Nos persiguen mucho. Porque uno trabaja en la mañana un rato en el
centro y la policía no deja; uno termina es caminando las calles”, y añade que la discriminación
hacia las afrodecendientes es más frecuente de lo que se piensa, “aquí muchas
personas son racistas, el racismo nunca se va a acabar, es como si no nos
quisieran ni ver”.
También, a nuestra charla se acercó la señora Ana Lourdes, luego de ver que el flujo de estudiantes bajó, porque
la hora pico entre cambios de clase había pasado, nos recordó que la
informalidad no es de hace un par de años y que las políticas públicas para acabar
con las actividades comerciales informales a punta de garrote nunca han servido
ni servirán para nada. Y es cierto, porque por ejemplo, ella lleva en el oficio
de ventera ambulante unos 35 años, cuando heredó de su esposo fallecido la
venta de dulces y cigarrillos, y con eso ha levantado a sus cinco hijos de los
cuales uno de 38 años de edad posee una discapacidad mental.
Alba, otra vendedora del
lugar interrumpió. “yo no tengo otro medio de trabajo, el negocio no es mío,
trabajo por un diario de 7 u 8 mil pesos, más el desayuno y el almuerzo. Pero
cuando se vende muy poquito me dan desayuno y almuerzo únicamente”. Alba lleva
más de la mitad de su vida trabajando en la calle. En sus inicios vendía
aretes, manillas y bisutería, pero no le
iba muy bien y fue cambiando de productos hasta que hace poco decidió
trabajarle a una señora vendiendo Frappé. Ella considera que “deberían haber
mejores opciones de trabajo, que brindaran facilidades para tener su casa
propia, porque todos deberíamos tener casa propia”.

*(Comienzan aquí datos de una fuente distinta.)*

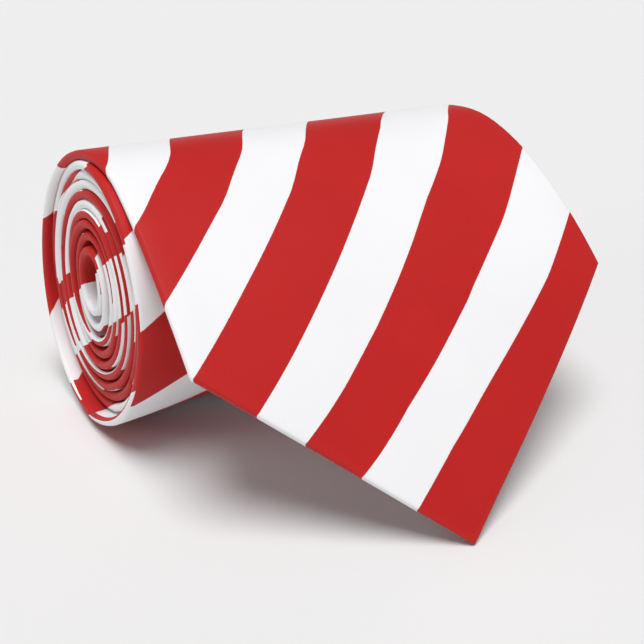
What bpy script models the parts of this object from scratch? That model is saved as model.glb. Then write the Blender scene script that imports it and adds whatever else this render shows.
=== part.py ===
"""A striped necktie, rolled up from its narrow end, with the wide end draped off the roll.

Metres, +Z up. The roll's axis lies along Y and the wide end drapes towards +X.
The tie is one long flat tube of cloth, so most pieces are strips: cross-sections placed
along one spiral path. A place on a strip is given by three numbers: along (distance from
the wide tip), across (sideways from the tie's middle line) and depth (in from the face).
"""

import bisect
import math

import bmesh
import bpy
from mathutils import Vector

# The tie laid flat.
TIE_LENGTH = 1.397
BLADE_HALF_WIDTH = 0.051
NECK_HALF_WIDTH = 0.019
TAIL_HALF_WIDTH = 0.025
NECK_ALONG = 0.900
BLADE_JOIN_ALONG = 0.610
TAIL_JOIN_ALONG = 0.850

# The stack of cloth through the tie's thickness.
TIE_THICKNESS = 0.0015
FACE_CLOTH = 0.0003
INTERLINING_TOP = 0.00055
INTERLINING_THICKNESS = 0.0004
EDGE_ROUND = 0.0007
SIDE_CLEARANCE = 0.0003
SMALLEST_HEM = 0.0003
INTERLINING_SHORTFALL = 0.004

# The roll's cross-section: an oval that leans towards the draped end.
ROLL_X = -0.02695
ROLL_HALF_WIDTH = 0.0315
ROLL_HALF_HEIGHT = 0.0355
ROLL_LEAN = math.radians(18)
ROLL_Z = 0.0335
TURN_PITCH = 0.00258
STATIONS_PER_TURN = 18
HINGE_ANGLE = math.radians(62)

# The draped end: a smooth curve from the top of the roll to the tip on the table.
TIP_X = 0.05855
TIP_Z = -0.00034
TIP_SLOPE = math.radians(-52)
TIP_REACH = 0.045
HINGE_SLOPE = math.radians(-12)
HINGE_REACH = 0.022
DRAPE_SPACING = 0.009
DRAPE_SAMPLES = 4000
HINGE_GAP = 0.0003
TIP_CUT = 0.0016
SHORTEST_FACET = 0.0004

# How far each turn's near edge stands back from the blade's: (along, recess).
NEAR_EDGE_RECESS = (
    (0.051, 0.0),
    (0.110, 0.0015),
    (0.320, 0.0040),
    (0.530, 0.0060),
    (0.740, 0.0068),
    (1.397, 0.0072),
)

# The opening in the back, between the folded hems: (distance from the end, half width).
BLADE_OPENING = ((0.0, 0.0004), (0.015, 0.0005), (0.051, 0.0370), (0.090, 0.0008))
TAIL_OPENING = ((0.0, 0.0004), (0.007, 0.0005), (0.025, 0.0150), (0.048, 0.0008))
TIPPING_INSET = 0.0005
BLADE_TIPPING_ENDS = (0.018, 0.086)
TAIL_TIPPING_ENDS = (0.010, 0.044)

# Threads.
THREAD_HALF_WIDTH = 0.0002
BAR_TACK_LENGTH = 0.003
BAR_TACK_HALF_WIDTH = 0.0012
BAR_TACK_RISE = 0.0004
BAR_TACK_CLEARANCE = 0.0001
BLADE_TACK_ALONG = 0.0915
TAIL_TACK_FROM_END = 0.0500
JOIN_GAP = 0.0009
JOIN_THREAD = 0.0003

# Bands and labels on the back.
BACK_CLEARANCE = 0.00035
LABEL_THICKNESS = 0.0003
KEEPER_ALONG = (0.180, 0.190)
KEEPER_HALF_WIDTH = 0.024
NAME_LABEL_ALONG = (0.194, 0.212)
NAME_LABEL_HALF_WIDTH = 0.019
CARE_LABEL_ALONG = (0.160, 0.172)
CARE_LABEL_HALF_WIDTH = 0.009


def ramp(value, points):
    """The straight-line reading of a list of (input, output) points."""
    if value <= points[0][0]:
        return points[0][1]
    for (left, low), (right, high) in zip(points, points[1:]):
        if value <= right:
            return low + (high - low) * (value - left) / (right - left)
    return points[-1][1]


def half_width(along):
    """Half the tie's width at a distance from the wide tip."""
    tail_corner = TIE_LENGTH - TAIL_HALF_WIDTH
    return ramp(
        along,
        (
            (0.0, 0.0),
            (BLADE_HALF_WIDTH, BLADE_HALF_WIDTH),
            (NECK_ALONG, NECK_HALF_WIDTH),
            (tail_corner, TAIL_HALF_WIDTH),
            (TIE_LENGTH, 0.0),
        ),
    )


def middle(along):
    """Where the tie's middle line lies along Y: the roll is wound with its near edge almost flush."""
    tail_corner = TIE_LENGTH - TAIL_HALF_WIDTH
    if along <= BLADE_HALF_WIDTH:
        return 0.0
    width = half_width(min(along, tail_corner))
    return -BLADE_HALF_WIDTH + ramp(along, NEAR_EDGE_RECESS) + width


def opening(along):
    """Half the gap between the folded hems on the back."""
    return max(ramp(along, BLADE_OPENING), ramp(TIE_LENGTH - along, TAIL_OPENING))


def oval_point(angle):
    """The face's place at an angle round the roll, which shrinks by one pitch each turn."""
    shrink = TURN_PITCH * (angle - HINGE_ANGLE) / (2 * math.pi)
    x = ROLL_X + (ROLL_HALF_WIDTH - shrink) * math.cos(angle)
    z = ROLL_Z + (ROLL_HALF_HEIGHT - shrink) * math.sin(angle + ROLL_LEAN)
    return Vector((x, 0.0, max(z, 0.0)))


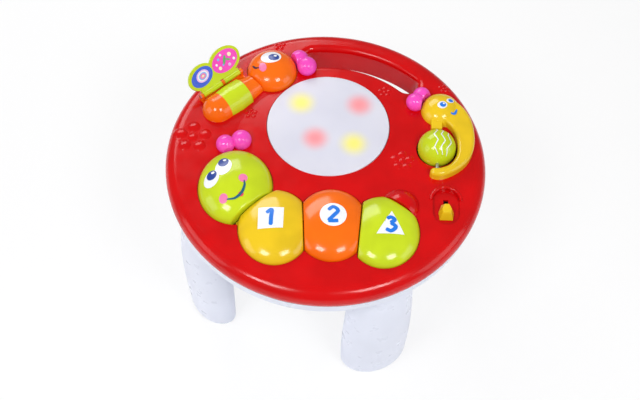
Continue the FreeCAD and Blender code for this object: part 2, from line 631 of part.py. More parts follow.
def make_top_shell():
    """Red deck with its bullnose rim, the curved grip slot and every opening for the toys."""
    z0 = PART_Z
    crown_mid = CROWN_R / 2
    outer = revolve([
        (0, z0), (0, DECK_Z + CROWN_H),
        (crown_mid, DECK_Z + CROWN_H * 0.75, CROWN_R, DECK_Z), (BULL_MID_R, DECK_Z),
        (BULL_MID_R + BULL_R * math.sin(math.pi / 4), DECK_Z - BULL_R + BULL_R * math.cos(math.pi / 4),
         TABLE_R, DECK_Z - BULL_R),
        (TABLE_R - 0.8, z0 + 4.4, BASE_R - 0.2, z0), (0, z0)])
    inner_r = BULL_R - WALL
    cavity = revolve([
        (0, z0 - 1), (0, CEILING_Z), (BULL_MID_R, CEILING_Z),
        (BULL_MID_R + inner_r * math.sin(math.pi / 4), DECK_Z - BULL_R + inner_r * math.cos(math.pi / 4),
         TABLE_R - WALL, DECK_Z - BULL_R),
        (TABLE_R - WALL - 0.8, z0 + 4.4, BASE_R - 0.2 - WALL, z0), (BASE_R - 0.2 - WALL, z0 - 1),
        (0, z0 - 1)])
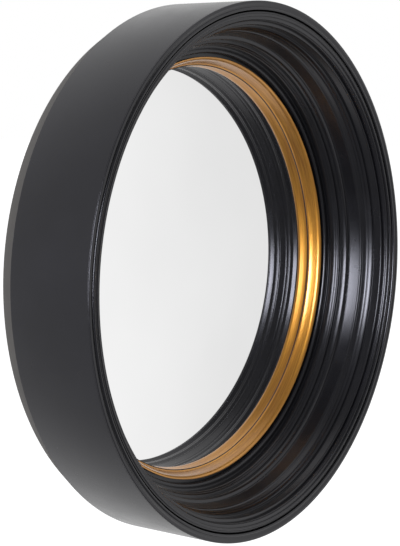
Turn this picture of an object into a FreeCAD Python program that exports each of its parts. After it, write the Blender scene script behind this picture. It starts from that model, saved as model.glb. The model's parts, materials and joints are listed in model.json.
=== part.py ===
import FreeCAD, Part
import os
from math import asin, cos, degrees, sin, sqrt, tau
from FreeCAD import Vector

# Deep round wall mirror: a turned and stepped black frame, a gilt slip and a convex
# mirror plate, hung by two D-rings from a recess in the back.
# Millimetres. The origin is the centre of the wall plane. The mirror faces -Y, +Z is up.
# Sections are drawn in radius and in depth, where depth counts backwards from the
# foremost point of the frame.

# --- Outline of the frame -----------------------------------------------------------
outer_radius = 300.0
hoop_thickness = 12.0          # wall of the side hoop
rear_ring_thickness = 20.0
rear_bevel_inset = 10.5        # how far the bevel brings the back edge in

# --- Front rim: outer bead, quirk, lip, two reeds and a fillet ------------------------
rim_cap_depth = 3.2            # rim in front of the hoop's end
rim_round = 2.8                # quarter round on the outer arris
rim_bead_width = 10.6
rim_bead_shoulder = 1.9        # half of the round on the bead's inner edge
quirk_depth = 1.5
lip_inward = 7.4
lip_deeper = 1.5
lip_swell = 0.7
rim_reed_inward = 2.2
rim_reed_deeper = 2.5
rim_reed_swell = 0.6
rim_reed_count = 2
rim_fillet_inward = 0.8
rim_fillet_deeper = 3.0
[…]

A estas alturas, lo que parecía una simple compra de frutas para pasar
la tarde, se convirtió en una vivencia, muestra de la realidad de incontables y
anónimas mujeres atrapadas en la informalidad. En Colombia, que es un país de
ciudades, prácticamente en todas existe por lo menos una asociación de
vendedores ambulantes o informales, por ejemplo estas cuatro mujeres están
organizadas en la Asociación de Vendedores Estacionarios U, pero ni esta
Asociación, ni las decenas que hay en todo el país han logrado consolidarse y
construir una propuesta para enfrentar una realidad que atropella y que cada
día crece como espuma; el desempleo y la informalidad.